As a new, more democratic political era opens in Nepal, the demand for greater citizen participation and better governance is growing. Government and civil society are pushing for more transparent and accountable government, and social accountability tools like social audits are being introduced. Over the past two years, the Department of Health Services (DOHS) has begun implementing two different social audit approaches and guidelines. The first─linked to the Aama Programme (formerly the Safe Delivery Incentive Programme)─was developed by the Family Health Division of MoHP. The second, which takes a broader look at health service provision, was developed by the Management Division. In order to harmonise social auditing in Nepal’s public health sector, the Primary Health Care Revitalisation Division led a review of the different approaches being used in the health and social sectors, while drawing on experience from the South Asia region. Aided by this evidence-based review of practice and consultations with key stakeholders, DOHS plans to develop a harmonised approach for subsequent piloting and scaling up.

International good practice shows that social accountability tools such as social audits, community score cards, community monitoring, public audits and public hearings can impact on public service delivery, increasing efficiency and effectiveness. This can occur in many ways: by exposing corruption and absenteeism, increasing awareness of entitlements, empowering citizens─including women, poor and the excluded─to demand accountability and rights, and raising awareness of providers’ responsibilities.

Good practices that lead to developing a harmonised social audit approach in health include the following:
  • Active involvement of health workers and different social groups of the communities in jointly gathering, analysing and presenting information (with disaggregation). Mutual participation is instrumental to promote local ownership of the social auditing process, raise awareness of entitlements and responsibilities, and empower the community to demand accountability for health.
  • Enabling service providers to interface with users and local authorities so that social auditing promotes community engagement on health.
  • In order to support ownership building and to hold service providers accountable to the larger community, localised social audit processes must be anchored in strong institutional arrangements. Such local institutions can be existing community based organisations, or inclusive and gender sensitive social audit committees linked to such organisations. A permanent local institutional mechanism, with an inclusive structure and composition, is vital to the design of new social audit models.
  • Making social audits mandatory and linking their results with rewards and punishments increases the impact and importance given to the process by service providers and communities.
  • Disaggregated data collection from both service providers and communities is important for bridging gaps and engaging key actors in the process.
  • Presentation of the social audit results to a wide group of community members and stakeholders in order to substantiate the information and triangulate the results is effective in achieving greater authenticity and legitimacy of findings. In such a process, it is important to ensure that the voices of the traditionally excluded groups are also heard.
  • Recruiting local external social auditors based on clear selection criteria has several benefits. They understand the local context and can link this with the service delivery process, and they are more likely to have local credibility and to be readily available for continuing involvement in the on-going social audit process.
  • Social auditors are more effective when they have a clear understanding of─and have internalised─rights-based approaches and participatory tools and techniques. They should be able to encourage people to explore different values and positions, and to develop mutual trust and respect for conflicting opinions. They must be able to facilitate positive changes.
  • Setting a fixed time for the social audit process helps ensure uniformity across sites and encourages more in-depth, quality data collection and analysis.
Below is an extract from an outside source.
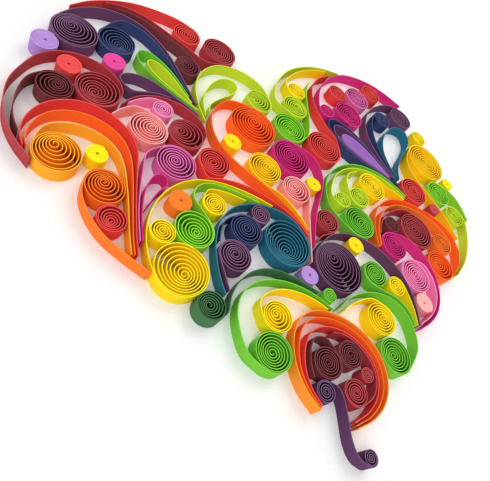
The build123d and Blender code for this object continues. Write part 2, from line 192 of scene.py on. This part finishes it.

Some programmes have linked the social audit with a financial audit, which appears to have helped in timely completion of the social audit. Several areas of currently weak social audit practice to be addressed in the design of future models have also been identified:
  • The negative attitudes towards social auditing found among a majority of health workers must be reversed. Few service providers have been oriented or motivated to support social auditing. Orientation to health workers on the purpose, methodology and importance of social auditing is crucial to develop their understanding of the process and nurture their commitment to it.
  • Clear and logical steps for applying the tools recommended for the social audit process need to be included in a guidance manual. For example, some actors were confused about using the citizen score cards suggested in the Aama social audit.
  • Experienced facilitators should be recruited to facilitate social auditing. They require appropriate training both in the specific social audit methodologies recommended and in more general process facilitation skills. Managing mass gatherings in particular is a skill that needs developing.
  • Reporting systems, formats and processes must be clear and must capture gender and inclusion aspects. They must be practised and monitored so as to raise the importance and due diligence given to social auditing, and for effective knowledge management. Most current social audit reports do not meet the basic reporting requirements stipulated in their respective guidelines and manuals. This situation obstructs institutionalising action, monitoring outcomes and knowledge management.
  • Social auditing is not a one-off event, and positive changes are needed for citizens to be motivated to continue their involvement. A robust monitoring mechanism to track recommendations and consequent action must be developed and implemented to help sustain stakeholder interest and motivation. Publicity and dissemination of results are important.
  • Levels of understanding of different social accountability tools in the health sector─how they operate, what they are trying to achieve, linkages, factors critical to their effectiveness, and limitations─need to be raised. Consultations with a wide range of stakeholders have revealed a lack of common understanding on social auditing, even amongst those in the same organisation, and wide variation in the use of guidelines and manuals. Terms such as public audit, social audit and public hearing are often used loosely and interchangeably.
  • The level of current social audit practice reflects the low priority it is given by district administrators, health workers and citizens. More serious commitment to the process needs to start from the centre and senior management.
  • In addition to ensuring the participation of women and excluded groups in the social audit process, it is important that future models include the auditing of issues impacting on their access to the resources and benefits of the programme.